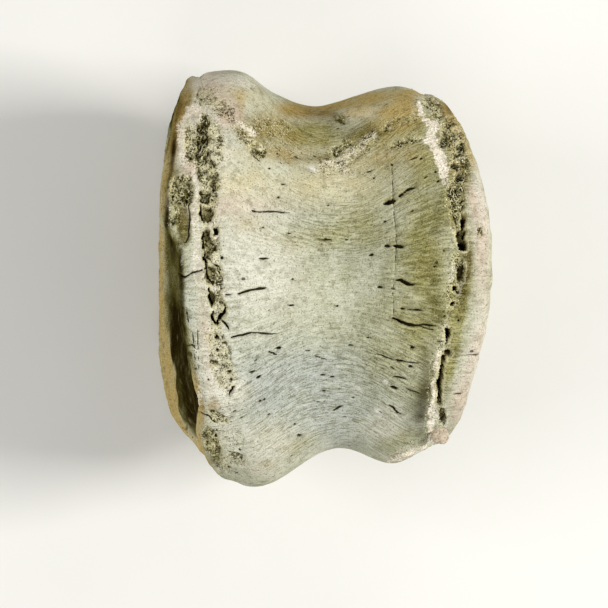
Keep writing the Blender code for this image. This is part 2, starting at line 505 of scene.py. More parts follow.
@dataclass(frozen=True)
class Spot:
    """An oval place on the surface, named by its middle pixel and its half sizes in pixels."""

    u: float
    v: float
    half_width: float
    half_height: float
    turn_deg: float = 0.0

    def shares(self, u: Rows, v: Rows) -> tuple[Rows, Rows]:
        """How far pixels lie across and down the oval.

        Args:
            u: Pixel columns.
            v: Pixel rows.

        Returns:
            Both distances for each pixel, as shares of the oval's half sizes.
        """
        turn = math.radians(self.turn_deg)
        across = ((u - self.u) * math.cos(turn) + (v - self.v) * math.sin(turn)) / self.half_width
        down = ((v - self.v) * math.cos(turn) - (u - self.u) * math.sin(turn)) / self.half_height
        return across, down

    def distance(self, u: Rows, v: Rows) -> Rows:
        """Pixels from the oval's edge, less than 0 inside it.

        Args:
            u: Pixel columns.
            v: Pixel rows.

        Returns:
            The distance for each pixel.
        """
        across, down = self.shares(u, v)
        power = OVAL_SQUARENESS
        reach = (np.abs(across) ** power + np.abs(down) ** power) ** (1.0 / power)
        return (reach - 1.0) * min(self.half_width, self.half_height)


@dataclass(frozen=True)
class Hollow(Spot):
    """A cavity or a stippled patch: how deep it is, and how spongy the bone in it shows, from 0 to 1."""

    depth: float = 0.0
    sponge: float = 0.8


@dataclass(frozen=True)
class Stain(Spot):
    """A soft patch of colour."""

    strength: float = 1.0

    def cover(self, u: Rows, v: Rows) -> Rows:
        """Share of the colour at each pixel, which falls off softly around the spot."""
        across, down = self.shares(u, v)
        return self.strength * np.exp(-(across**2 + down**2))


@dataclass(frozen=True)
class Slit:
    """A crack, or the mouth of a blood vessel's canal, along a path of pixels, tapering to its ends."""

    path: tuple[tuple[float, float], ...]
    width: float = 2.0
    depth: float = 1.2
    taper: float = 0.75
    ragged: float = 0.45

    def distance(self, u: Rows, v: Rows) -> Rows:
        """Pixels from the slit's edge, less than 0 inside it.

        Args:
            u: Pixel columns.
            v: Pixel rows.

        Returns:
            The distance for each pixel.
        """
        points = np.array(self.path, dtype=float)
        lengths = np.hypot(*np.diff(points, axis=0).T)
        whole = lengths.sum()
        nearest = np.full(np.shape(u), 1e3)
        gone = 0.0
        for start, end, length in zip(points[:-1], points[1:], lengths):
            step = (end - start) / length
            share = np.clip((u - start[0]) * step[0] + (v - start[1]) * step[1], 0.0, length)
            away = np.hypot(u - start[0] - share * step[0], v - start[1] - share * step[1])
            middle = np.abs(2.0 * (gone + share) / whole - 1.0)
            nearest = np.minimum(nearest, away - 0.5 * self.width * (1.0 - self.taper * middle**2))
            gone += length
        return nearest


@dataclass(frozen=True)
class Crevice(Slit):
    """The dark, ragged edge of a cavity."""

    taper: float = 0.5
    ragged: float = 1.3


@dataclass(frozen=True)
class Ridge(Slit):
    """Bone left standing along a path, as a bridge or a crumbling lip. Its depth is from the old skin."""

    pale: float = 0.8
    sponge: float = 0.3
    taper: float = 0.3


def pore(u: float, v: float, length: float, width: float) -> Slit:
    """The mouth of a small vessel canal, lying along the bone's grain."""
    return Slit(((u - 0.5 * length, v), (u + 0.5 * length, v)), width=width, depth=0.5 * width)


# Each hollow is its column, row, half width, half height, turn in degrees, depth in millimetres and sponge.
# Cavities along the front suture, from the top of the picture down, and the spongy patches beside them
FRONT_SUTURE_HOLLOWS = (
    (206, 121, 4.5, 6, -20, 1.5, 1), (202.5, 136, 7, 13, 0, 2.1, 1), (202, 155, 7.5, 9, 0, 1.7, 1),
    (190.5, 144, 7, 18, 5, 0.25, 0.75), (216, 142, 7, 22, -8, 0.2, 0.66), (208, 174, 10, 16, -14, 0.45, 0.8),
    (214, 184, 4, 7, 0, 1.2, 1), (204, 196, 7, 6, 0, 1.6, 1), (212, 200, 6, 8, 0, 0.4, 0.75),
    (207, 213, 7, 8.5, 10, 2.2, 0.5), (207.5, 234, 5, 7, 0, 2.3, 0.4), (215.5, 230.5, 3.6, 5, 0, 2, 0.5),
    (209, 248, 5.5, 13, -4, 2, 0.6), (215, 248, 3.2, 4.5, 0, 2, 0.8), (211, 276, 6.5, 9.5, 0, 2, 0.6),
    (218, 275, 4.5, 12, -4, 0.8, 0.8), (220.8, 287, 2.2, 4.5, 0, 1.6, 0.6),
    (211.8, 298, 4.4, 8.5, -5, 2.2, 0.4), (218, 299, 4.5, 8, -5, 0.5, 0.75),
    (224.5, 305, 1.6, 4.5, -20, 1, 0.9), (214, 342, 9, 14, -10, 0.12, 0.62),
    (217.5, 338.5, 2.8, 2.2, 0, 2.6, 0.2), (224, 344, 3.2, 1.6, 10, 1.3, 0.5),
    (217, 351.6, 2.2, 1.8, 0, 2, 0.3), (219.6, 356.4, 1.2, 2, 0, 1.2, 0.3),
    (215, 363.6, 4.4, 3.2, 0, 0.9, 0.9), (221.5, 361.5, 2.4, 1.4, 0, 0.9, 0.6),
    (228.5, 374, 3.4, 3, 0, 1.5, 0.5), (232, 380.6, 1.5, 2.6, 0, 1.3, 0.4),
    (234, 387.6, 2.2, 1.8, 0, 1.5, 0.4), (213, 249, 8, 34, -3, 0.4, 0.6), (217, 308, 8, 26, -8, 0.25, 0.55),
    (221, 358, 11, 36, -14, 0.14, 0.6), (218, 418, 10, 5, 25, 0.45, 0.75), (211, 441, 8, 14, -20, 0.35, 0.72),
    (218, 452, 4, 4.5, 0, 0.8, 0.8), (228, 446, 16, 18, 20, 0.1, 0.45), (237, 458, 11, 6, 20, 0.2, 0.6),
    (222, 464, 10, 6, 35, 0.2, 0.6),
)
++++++
→ Do this: Everything from the first line through the line containing "oval's edge, less than 0 inside it." should be quoted exactly, and nothing beyond it.

→ Answer to this problem:
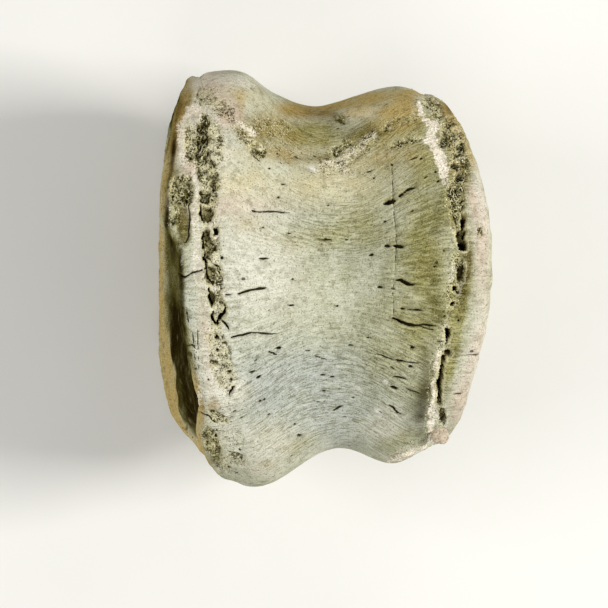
Keep writing the Blender code for this image. This is part 2, starting at line 505 of scene.py. More parts follow.
@dataclass(frozen=True)
class Spot:
    """An oval place on the surface, named by its middle pixel and its half sizes in pixels."""

    u: float
    v: float
    half_width: float
    half_height: float
    turn_deg: float = 0.0

    def shares(self, u: Rows, v: Rows) -> tuple[Rows, Rows]:
        """How far pixels lie across and down the oval.

        Args:
            u: Pixel columns.
            v: Pixel rows.

        Returns:
            Both distances for each pixel, as shares of the oval's half sizes.
        """
        turn = math.radians(self.turn_deg)
        across = ((u - self.u) * math.cos(turn) + (v - self.v) * math.sin(turn)) / self.half_width
        down = ((v - self.v) * math.cos(turn) - (u - self.u) * math.sin(turn)) / self.half_height
        return across, down

    def distance(self, u: Rows, v: Rows) -> Rows:
        """Pixels from the oval's edge, less than 0 inside it.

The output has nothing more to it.